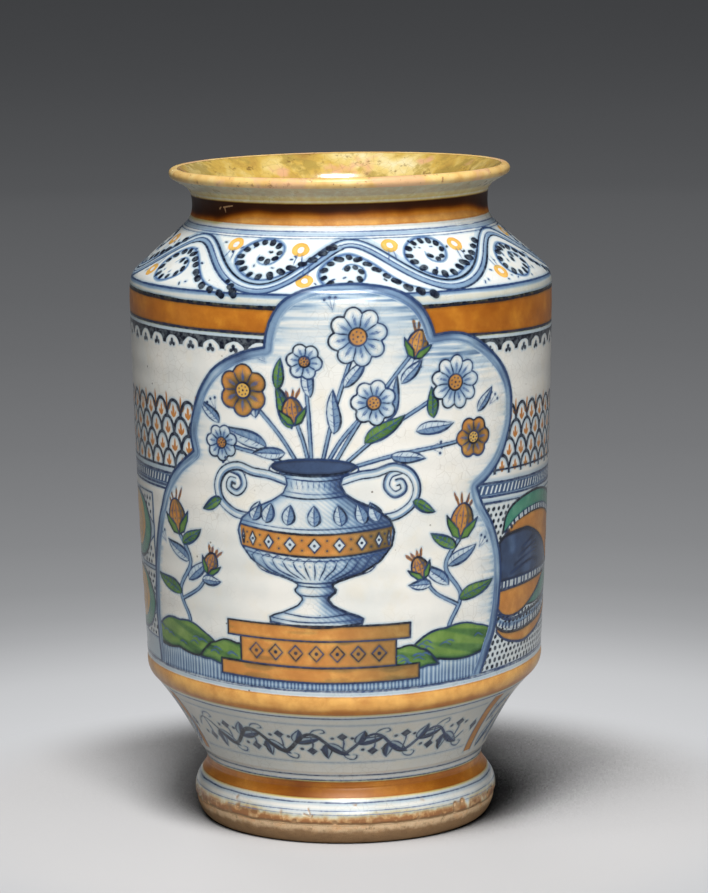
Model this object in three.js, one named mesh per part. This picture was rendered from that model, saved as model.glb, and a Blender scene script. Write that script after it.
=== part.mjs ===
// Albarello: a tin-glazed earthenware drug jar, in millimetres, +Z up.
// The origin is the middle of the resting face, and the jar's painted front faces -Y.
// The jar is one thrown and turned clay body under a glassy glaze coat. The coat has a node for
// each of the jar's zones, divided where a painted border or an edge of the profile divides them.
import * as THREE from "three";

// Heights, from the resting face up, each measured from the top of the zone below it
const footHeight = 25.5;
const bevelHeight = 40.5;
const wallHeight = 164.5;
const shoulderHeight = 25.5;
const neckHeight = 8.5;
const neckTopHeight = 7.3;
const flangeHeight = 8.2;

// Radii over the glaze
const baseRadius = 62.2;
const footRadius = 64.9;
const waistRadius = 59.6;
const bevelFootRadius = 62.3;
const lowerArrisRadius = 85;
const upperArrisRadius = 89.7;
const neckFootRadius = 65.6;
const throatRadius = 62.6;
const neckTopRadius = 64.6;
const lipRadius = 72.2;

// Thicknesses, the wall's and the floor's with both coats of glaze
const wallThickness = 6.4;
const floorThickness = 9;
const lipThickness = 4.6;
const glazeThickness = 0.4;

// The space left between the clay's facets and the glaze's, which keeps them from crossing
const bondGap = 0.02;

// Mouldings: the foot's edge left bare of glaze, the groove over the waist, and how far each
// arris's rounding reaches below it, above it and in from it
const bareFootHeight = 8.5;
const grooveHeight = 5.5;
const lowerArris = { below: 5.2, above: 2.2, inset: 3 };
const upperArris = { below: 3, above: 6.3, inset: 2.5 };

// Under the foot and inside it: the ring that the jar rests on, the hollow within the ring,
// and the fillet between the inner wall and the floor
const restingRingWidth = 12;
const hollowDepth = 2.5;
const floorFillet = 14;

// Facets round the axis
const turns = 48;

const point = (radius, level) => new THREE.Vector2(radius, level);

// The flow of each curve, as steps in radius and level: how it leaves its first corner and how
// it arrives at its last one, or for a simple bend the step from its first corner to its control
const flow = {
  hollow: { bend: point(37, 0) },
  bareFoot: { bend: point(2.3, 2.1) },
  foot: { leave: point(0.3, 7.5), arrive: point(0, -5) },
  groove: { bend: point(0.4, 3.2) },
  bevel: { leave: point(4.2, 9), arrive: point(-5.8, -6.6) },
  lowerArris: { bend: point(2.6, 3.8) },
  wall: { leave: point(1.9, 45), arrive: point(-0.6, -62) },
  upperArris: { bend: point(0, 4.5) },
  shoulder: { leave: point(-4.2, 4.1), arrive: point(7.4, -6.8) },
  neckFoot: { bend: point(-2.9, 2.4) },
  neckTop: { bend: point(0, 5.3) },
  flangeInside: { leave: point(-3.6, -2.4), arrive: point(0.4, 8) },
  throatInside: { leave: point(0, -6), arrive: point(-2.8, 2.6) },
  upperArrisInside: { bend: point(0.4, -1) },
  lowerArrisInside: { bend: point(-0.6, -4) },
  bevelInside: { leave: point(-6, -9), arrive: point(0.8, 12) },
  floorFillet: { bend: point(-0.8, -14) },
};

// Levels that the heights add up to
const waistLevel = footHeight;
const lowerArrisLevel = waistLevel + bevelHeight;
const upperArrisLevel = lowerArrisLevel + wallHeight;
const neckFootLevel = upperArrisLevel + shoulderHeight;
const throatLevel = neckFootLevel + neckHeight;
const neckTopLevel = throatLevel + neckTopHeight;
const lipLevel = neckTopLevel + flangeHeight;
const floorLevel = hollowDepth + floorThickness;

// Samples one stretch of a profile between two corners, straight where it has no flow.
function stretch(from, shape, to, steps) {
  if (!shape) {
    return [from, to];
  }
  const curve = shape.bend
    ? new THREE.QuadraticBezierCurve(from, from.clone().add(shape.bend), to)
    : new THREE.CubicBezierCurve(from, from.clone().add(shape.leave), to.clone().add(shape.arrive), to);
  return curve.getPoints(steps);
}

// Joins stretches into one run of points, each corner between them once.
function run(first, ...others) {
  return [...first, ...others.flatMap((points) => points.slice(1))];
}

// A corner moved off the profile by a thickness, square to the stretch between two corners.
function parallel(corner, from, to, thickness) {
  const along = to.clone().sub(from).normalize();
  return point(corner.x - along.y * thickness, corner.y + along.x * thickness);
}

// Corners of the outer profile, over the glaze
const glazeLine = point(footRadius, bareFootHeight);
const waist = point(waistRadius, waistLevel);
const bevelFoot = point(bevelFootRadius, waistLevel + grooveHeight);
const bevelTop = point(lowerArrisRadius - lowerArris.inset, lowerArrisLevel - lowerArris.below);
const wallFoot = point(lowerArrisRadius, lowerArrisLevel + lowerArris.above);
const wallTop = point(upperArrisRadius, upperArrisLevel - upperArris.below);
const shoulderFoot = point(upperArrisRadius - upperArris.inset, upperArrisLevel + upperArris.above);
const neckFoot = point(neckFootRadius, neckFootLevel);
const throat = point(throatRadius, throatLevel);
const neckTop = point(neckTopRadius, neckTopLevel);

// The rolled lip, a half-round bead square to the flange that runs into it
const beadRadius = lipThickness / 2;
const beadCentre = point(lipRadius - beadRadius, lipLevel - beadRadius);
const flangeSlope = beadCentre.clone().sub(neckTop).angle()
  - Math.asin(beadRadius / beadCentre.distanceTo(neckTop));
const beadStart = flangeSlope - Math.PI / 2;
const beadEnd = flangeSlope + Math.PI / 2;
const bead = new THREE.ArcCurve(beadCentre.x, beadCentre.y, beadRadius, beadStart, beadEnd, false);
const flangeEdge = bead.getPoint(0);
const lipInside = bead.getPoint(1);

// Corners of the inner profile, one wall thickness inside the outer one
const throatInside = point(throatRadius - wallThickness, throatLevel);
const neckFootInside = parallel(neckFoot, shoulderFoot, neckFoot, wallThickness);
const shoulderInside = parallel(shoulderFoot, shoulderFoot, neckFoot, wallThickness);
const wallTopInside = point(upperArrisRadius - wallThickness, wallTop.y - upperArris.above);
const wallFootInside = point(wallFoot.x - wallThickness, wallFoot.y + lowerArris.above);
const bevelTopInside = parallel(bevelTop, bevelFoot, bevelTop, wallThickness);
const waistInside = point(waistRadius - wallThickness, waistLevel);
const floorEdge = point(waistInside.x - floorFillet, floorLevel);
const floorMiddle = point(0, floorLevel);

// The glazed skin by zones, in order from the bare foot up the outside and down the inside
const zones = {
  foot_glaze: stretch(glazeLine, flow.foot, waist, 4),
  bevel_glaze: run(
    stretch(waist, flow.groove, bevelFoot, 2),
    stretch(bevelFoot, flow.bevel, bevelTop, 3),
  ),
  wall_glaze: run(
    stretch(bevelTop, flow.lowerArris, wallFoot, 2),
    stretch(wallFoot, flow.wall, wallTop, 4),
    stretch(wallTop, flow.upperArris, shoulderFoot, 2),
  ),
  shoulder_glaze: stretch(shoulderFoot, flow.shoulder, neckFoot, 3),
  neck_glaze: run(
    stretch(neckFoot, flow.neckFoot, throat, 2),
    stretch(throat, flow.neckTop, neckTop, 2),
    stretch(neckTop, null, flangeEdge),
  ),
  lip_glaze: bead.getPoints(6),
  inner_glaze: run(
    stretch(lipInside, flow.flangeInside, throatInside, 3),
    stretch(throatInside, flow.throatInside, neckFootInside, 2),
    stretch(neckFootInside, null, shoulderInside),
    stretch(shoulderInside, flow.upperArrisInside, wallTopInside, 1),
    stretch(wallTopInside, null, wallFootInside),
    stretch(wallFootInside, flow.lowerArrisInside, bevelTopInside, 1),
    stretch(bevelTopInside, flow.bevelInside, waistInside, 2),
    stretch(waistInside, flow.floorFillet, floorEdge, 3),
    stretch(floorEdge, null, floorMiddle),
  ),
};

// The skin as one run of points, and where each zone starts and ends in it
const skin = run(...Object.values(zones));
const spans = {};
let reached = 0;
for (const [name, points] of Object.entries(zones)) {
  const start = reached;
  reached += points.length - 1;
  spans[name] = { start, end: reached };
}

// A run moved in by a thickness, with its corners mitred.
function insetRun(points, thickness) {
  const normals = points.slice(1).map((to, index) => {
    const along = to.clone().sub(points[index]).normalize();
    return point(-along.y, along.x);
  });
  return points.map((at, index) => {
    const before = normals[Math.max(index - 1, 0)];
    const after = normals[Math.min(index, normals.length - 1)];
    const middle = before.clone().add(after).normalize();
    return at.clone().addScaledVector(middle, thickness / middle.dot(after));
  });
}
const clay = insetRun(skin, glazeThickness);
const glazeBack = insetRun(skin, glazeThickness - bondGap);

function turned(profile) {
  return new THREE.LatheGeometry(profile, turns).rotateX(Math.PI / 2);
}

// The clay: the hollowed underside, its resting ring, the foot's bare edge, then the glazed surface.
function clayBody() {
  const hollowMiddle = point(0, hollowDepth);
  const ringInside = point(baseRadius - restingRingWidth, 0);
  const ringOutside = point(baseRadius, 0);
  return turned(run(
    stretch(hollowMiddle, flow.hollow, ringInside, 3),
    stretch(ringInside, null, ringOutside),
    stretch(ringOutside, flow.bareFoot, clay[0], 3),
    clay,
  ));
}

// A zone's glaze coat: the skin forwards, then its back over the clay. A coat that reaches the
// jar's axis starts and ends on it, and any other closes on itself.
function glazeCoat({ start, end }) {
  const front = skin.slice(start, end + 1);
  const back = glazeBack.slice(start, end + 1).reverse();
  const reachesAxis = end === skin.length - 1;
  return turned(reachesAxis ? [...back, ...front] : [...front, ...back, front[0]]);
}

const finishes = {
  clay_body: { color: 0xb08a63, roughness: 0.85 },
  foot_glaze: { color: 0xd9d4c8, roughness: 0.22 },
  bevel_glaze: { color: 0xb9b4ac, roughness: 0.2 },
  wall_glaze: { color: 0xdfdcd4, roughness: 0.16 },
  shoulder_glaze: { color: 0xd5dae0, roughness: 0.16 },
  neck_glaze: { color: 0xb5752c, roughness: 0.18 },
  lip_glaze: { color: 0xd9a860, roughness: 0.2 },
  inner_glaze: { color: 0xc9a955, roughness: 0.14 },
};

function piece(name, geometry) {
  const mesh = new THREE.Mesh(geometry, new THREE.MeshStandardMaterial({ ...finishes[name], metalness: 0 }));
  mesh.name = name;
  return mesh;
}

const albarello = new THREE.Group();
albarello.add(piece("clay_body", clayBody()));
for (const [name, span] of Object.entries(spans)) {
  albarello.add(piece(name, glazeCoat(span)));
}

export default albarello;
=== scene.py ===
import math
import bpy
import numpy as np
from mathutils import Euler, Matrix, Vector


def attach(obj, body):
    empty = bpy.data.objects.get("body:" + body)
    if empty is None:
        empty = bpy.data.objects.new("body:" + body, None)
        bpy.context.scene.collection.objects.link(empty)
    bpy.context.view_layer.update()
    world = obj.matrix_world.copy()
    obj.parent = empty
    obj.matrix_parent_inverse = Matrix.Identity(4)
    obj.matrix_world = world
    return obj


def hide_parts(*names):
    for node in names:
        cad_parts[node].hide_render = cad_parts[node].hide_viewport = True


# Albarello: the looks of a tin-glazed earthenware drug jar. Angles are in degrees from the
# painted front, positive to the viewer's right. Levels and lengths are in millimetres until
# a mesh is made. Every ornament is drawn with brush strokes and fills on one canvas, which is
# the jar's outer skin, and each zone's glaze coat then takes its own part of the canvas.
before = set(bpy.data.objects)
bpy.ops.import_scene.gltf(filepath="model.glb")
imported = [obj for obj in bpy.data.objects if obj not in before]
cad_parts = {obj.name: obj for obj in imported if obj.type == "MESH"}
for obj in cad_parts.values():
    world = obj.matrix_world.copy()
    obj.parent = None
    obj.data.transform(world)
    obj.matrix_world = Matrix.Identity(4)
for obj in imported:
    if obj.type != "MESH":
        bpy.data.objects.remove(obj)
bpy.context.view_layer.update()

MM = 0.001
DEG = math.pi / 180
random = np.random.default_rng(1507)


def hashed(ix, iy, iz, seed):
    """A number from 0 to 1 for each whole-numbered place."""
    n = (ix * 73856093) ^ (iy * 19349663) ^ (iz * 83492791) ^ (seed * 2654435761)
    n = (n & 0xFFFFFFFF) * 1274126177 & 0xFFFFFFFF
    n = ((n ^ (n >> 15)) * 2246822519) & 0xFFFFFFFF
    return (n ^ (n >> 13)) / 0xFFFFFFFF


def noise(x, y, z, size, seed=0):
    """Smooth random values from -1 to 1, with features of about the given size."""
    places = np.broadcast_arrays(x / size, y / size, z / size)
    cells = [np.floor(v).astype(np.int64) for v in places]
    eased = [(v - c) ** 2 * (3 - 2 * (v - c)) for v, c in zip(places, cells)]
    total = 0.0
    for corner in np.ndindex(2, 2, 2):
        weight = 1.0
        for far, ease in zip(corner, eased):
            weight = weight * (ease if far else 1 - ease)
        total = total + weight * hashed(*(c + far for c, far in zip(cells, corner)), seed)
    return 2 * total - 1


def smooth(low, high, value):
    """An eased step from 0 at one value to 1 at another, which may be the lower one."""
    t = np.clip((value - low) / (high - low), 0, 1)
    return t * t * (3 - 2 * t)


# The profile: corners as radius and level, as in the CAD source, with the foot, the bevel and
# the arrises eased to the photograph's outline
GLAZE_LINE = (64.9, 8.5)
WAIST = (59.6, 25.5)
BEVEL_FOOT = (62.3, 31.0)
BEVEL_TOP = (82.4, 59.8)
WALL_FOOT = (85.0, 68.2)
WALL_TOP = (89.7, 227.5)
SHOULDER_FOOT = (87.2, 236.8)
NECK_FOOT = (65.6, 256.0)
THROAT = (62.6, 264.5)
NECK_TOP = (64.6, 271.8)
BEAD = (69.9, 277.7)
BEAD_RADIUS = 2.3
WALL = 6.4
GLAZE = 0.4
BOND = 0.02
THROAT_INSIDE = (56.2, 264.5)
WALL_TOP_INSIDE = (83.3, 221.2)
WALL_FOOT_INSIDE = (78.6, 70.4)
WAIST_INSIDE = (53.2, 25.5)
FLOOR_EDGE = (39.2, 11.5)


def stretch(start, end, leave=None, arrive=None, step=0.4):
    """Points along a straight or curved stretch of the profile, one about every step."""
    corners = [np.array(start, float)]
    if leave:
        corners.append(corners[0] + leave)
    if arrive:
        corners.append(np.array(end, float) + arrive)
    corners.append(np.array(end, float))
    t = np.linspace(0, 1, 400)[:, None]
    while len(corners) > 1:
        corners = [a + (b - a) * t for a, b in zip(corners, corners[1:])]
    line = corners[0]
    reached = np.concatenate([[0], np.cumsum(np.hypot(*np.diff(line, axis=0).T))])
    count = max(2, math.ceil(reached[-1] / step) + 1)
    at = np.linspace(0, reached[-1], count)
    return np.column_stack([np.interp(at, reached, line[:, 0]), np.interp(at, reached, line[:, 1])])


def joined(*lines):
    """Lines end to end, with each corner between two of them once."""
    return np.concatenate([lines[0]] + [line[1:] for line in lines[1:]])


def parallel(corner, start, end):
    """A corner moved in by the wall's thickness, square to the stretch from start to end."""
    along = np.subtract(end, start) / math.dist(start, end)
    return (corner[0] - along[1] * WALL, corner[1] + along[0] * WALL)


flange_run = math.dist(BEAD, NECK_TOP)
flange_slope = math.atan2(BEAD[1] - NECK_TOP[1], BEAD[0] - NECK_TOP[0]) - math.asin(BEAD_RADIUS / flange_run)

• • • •

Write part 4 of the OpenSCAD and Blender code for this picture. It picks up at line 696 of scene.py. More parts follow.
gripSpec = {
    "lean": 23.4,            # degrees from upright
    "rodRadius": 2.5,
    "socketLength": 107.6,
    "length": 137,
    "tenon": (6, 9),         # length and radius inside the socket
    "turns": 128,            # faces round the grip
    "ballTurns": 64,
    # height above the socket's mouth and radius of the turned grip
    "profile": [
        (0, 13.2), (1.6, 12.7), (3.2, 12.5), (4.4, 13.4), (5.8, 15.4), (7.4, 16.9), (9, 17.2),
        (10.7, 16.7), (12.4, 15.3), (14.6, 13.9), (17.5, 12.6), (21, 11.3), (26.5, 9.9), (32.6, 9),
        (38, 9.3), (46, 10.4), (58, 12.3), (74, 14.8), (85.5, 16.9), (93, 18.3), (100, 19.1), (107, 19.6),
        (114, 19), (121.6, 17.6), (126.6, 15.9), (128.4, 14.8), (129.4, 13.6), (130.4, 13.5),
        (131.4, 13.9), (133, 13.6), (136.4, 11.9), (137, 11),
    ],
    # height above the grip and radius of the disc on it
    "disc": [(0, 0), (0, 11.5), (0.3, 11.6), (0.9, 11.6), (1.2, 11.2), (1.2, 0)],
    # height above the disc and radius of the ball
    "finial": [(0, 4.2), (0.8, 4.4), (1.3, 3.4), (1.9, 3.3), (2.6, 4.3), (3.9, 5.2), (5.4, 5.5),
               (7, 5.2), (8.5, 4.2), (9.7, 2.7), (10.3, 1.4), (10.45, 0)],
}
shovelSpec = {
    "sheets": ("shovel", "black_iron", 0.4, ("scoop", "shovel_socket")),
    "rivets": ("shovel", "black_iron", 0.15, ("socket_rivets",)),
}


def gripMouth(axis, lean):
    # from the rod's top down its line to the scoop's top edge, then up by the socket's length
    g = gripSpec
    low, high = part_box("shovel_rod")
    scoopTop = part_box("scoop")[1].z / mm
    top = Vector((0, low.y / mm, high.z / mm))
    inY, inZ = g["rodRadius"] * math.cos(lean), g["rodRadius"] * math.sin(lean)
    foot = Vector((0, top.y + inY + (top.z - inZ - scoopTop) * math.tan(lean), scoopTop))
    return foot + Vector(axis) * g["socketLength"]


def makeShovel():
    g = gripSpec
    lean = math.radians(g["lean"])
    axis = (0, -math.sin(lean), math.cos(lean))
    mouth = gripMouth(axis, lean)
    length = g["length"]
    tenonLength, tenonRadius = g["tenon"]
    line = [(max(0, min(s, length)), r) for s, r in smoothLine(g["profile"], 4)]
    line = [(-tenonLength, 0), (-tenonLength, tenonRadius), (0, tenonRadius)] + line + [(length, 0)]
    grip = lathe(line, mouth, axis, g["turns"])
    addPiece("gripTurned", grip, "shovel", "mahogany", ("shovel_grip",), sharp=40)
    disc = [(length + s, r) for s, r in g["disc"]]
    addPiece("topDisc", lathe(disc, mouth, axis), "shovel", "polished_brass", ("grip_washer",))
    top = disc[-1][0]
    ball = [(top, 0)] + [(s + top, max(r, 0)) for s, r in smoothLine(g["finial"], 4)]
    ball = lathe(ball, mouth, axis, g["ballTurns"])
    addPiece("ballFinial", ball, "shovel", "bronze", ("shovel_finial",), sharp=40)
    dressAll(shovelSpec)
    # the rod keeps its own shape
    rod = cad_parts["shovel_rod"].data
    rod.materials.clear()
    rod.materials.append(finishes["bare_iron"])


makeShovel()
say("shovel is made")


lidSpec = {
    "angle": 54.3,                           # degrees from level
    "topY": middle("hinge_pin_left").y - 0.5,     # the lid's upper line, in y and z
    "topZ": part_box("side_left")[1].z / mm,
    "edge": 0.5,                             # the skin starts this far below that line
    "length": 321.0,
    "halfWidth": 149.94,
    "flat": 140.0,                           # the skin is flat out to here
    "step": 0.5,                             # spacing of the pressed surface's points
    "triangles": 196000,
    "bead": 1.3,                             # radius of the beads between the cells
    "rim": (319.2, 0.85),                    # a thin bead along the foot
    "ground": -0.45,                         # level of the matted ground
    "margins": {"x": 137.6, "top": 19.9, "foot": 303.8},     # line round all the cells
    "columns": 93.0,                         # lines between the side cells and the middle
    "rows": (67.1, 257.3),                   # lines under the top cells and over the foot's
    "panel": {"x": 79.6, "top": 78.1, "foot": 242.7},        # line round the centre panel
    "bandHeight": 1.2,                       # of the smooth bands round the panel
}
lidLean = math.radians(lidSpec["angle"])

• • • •

• Task directions
Exactly those lines that run from the line with "Model this object" through the line with "import * as" are to be reproduced; both end lines belong to the range.

• Answer to this exercise
Model this object in three.js, one named mesh per part. This picture was rendered from that model, saved as model.glb, and a Blender scene script. Write that script after it.
=== part.mjs ===
// Albarello: a tin-glazed earthenware drug jar, in millimetres, +Z up.
// The origin is the middle of the resting face, and the jar's painted front faces -Y.
// The jar is one thrown and turned clay body under a glassy glaze coat. The coat has a node for
// each of the jar's zones, divided where a painted border or an edge of the profile divides them.
import * as THREE from "three";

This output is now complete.